Scripts that build objects:

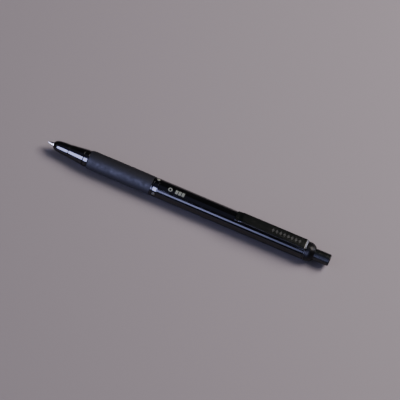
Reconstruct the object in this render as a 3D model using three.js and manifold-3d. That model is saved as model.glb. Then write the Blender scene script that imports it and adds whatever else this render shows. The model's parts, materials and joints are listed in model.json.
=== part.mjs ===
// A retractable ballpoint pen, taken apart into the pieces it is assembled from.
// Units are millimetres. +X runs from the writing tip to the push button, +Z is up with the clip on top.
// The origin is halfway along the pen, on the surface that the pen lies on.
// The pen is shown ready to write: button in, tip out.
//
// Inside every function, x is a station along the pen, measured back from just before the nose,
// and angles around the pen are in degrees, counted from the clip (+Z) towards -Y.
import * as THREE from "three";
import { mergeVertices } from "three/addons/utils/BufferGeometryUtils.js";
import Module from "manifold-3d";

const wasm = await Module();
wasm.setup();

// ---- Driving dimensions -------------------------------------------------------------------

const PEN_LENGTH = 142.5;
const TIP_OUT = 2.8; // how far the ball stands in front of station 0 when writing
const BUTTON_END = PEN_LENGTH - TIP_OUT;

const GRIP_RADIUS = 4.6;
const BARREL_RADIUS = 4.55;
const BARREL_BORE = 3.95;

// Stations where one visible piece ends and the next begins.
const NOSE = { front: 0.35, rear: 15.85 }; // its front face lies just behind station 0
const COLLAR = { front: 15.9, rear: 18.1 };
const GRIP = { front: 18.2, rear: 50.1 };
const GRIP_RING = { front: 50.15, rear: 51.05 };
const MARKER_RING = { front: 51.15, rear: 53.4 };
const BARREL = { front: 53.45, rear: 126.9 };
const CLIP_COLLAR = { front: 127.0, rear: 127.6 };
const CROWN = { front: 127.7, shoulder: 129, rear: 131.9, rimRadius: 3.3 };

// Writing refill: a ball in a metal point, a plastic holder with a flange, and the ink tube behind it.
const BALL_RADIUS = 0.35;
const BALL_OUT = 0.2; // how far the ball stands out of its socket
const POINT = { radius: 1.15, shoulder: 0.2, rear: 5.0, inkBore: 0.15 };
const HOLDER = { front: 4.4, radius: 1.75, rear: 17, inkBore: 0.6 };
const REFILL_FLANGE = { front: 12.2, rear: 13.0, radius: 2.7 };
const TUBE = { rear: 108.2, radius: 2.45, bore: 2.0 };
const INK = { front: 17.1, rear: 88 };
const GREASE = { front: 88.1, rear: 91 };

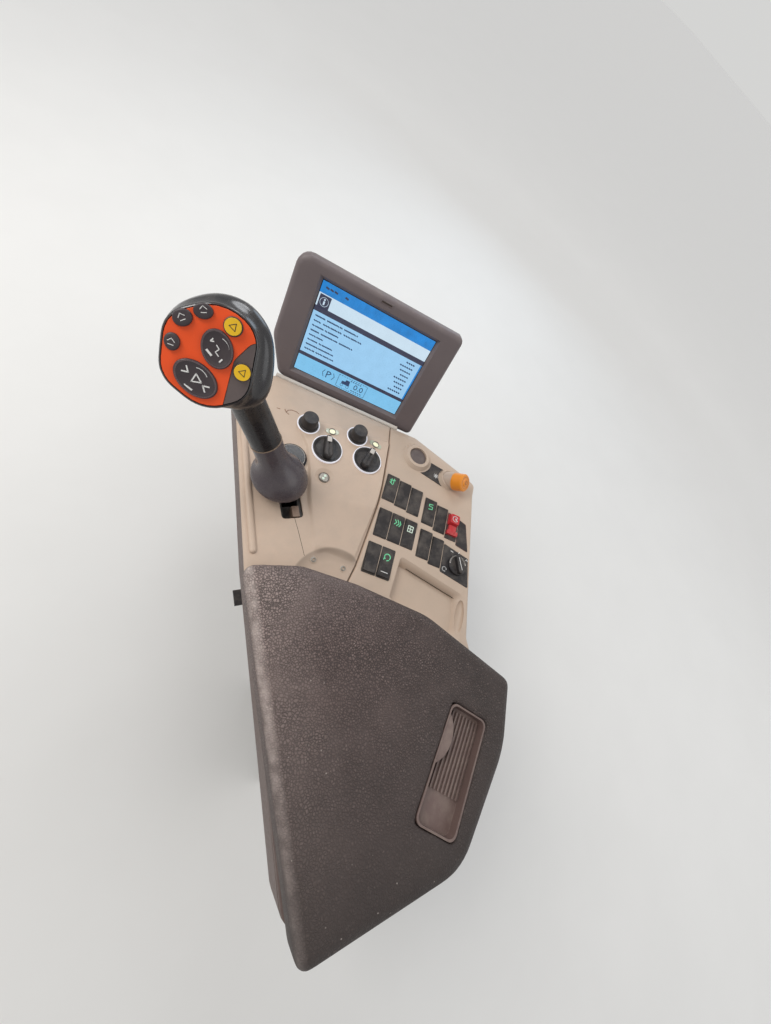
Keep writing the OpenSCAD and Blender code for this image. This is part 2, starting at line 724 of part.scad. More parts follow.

▶ TASK TO COMPLETE: Starting at the first line of the data above, please restate word for word every line up to and including the one that holds "---- Driving dimensions", and add nothing else.

▶ EXERCISE OUTPUT:
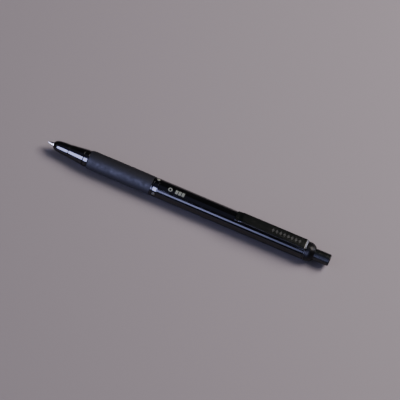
Reconstruct the object in this render as a 3D model using three.js and manifold-3d. That model is saved as model.glb. Then write the Blender scene script that imports it and adds whatever else this render shows. The model's parts, materials and joints are listed in model.json.
=== part.mjs ===
// A retractable ballpoint pen, taken apart into the pieces it is assembled from.
// Units are millimetres. +X runs from the writing tip to the push button, +Z is up with the clip on top.
// The origin is halfway along the pen, on the surface that the pen lies on.
// The pen is shown ready to write: button in, tip out.
//
// Inside every function, x is a station along the pen, measured back from just before the nose,
// and angles around the pen are in degrees, counted from the clip (+Z) towards -Y.
import * as THREE from "three";
import { mergeVertices } from "three/addons/utils/BufferGeometryUtils.js";
import Module from "manifold-3d";

const wasm = await Module();
wasm.setup();

// ---- Driving dimensions -------------------------------------------------------------------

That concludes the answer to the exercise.